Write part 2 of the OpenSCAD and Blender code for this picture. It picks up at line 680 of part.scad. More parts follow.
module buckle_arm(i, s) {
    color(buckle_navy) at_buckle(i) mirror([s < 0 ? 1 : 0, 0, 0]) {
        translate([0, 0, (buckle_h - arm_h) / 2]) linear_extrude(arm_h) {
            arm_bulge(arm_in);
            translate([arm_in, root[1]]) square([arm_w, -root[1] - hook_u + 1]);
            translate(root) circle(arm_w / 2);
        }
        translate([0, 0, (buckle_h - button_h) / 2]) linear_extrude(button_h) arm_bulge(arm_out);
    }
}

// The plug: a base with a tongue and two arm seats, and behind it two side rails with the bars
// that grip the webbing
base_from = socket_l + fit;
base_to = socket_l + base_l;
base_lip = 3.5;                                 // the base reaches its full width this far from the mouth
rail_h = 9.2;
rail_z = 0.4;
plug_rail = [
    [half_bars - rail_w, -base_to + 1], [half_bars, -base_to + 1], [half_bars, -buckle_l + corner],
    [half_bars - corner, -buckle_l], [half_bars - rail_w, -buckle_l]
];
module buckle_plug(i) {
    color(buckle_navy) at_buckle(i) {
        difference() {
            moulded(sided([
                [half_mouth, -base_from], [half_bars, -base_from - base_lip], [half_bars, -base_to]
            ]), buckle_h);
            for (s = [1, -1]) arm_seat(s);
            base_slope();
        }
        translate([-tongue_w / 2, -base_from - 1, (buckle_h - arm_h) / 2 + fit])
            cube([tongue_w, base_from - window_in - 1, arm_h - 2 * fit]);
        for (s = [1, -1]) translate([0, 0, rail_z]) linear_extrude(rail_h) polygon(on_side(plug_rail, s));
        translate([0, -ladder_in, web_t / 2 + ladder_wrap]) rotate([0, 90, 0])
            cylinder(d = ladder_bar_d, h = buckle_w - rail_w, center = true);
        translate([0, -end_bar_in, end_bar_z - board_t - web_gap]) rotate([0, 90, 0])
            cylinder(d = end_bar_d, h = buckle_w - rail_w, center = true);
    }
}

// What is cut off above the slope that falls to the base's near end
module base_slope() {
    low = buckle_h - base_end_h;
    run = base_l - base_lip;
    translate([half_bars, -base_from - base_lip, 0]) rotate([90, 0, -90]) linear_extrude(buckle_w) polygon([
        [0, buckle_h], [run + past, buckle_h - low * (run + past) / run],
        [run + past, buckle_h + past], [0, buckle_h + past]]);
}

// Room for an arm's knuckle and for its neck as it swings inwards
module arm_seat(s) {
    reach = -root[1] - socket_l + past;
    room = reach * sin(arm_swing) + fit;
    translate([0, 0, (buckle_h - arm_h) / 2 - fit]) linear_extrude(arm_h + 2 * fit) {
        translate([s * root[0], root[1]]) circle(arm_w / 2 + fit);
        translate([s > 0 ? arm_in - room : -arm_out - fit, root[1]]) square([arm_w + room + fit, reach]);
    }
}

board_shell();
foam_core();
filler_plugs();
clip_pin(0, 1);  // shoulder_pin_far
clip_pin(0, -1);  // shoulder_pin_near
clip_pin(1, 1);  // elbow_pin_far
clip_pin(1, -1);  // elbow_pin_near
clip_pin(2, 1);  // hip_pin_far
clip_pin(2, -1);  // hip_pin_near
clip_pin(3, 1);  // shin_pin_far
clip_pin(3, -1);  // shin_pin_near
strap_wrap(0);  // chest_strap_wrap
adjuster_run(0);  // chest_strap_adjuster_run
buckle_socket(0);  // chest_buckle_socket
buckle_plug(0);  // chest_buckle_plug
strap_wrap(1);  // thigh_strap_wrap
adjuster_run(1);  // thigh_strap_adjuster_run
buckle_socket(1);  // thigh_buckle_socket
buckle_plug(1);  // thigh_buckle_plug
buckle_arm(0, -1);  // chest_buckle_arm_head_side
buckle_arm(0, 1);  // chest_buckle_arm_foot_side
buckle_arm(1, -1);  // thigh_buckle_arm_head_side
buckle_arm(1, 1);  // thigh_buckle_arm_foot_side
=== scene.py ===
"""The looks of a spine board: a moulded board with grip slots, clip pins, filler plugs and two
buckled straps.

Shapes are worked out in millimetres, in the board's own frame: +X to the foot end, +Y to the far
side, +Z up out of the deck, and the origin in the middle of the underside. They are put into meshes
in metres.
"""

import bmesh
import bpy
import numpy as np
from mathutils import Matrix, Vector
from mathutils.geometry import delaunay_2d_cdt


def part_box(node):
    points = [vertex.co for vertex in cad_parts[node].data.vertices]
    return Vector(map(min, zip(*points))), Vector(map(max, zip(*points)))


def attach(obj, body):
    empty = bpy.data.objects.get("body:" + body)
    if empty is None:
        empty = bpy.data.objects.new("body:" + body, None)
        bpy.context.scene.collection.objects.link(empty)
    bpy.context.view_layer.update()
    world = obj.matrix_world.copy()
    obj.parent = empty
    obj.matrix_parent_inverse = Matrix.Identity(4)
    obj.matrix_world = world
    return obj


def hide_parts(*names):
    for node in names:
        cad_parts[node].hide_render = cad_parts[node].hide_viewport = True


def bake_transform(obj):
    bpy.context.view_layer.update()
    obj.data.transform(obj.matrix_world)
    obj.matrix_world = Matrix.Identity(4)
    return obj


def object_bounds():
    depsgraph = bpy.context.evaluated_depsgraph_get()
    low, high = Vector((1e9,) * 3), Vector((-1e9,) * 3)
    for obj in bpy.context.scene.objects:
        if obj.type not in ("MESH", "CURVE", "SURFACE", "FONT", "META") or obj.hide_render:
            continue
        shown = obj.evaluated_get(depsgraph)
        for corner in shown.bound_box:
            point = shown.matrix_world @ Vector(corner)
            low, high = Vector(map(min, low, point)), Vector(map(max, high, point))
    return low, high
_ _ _
EXERCISE AIM –
Repeat, character for character, the lines of the material above from the line with "board_shell();" through the line with "bpy.context.scene.collection.objects.link(empty)".

RESULT BELOW –
board_shell();
foam_core();
filler_plugs();
clip_pin(0, 1);  // shoulder_pin_far
clip_pin(0, -1);  // shoulder_pin_near
clip_pin(1, 1);  // elbow_pin_far
clip_pin(1, -1);  // elbow_pin_near
clip_pin(2, 1);  // hip_pin_far
clip_pin(2, -1);  // hip_pin_near
clip_pin(3, 1);  // shin_pin_far
clip_pin(3, -1);  // shin_pin_near
strap_wrap(0);  // chest_strap_wrap
adjuster_run(0);  // chest_strap_adjuster_run
buckle_socket(0);  // chest_buckle_socket
buckle_plug(0);  // chest_buckle_plug
strap_wrap(1);  // thigh_strap_wrap
adjuster_run(1);  // thigh_strap_adjuster_run
buckle_socket(1);  // thigh_buckle_socket
buckle_plug(1);  // thigh_buckle_plug
buckle_arm(0, -1);  // chest_buckle_arm_head_side
buckle_arm(0, 1);  // chest_buckle_arm_foot_side
buckle_arm(1, -1);  // thigh_buckle_arm_head_side
buckle_arm(1, 1);  // thigh_buckle_arm_foot_side
=== scene.py ===
"""The looks of a spine board: a moulded board with grip slots, clip pins, filler plugs and two
buckled straps.

Shapes are worked out in millimetres, in the board's own frame: +X to the foot end, +Y to the far
side, +Z up out of the deck, and the origin in the middle of the underside. They are put into meshes
in metres.
"""

import bmesh
import bpy
import numpy as np
from mathutils import Matrix, Vector
from mathutils.geometry import delaunay_2d_cdt


def part_box(node):
    points = [vertex.co for vertex in cad_parts[node].data.vertices]
    return Vector(map(min, zip(*points))), Vector(map(max, zip(*points)))


def attach(obj, body):
    empty = bpy.data.objects.get("body:" + body)
    if empty is None:
        empty = bpy.data.objects.new("body:" + body, None)
        bpy.context.scene.collection.objects.link(empty)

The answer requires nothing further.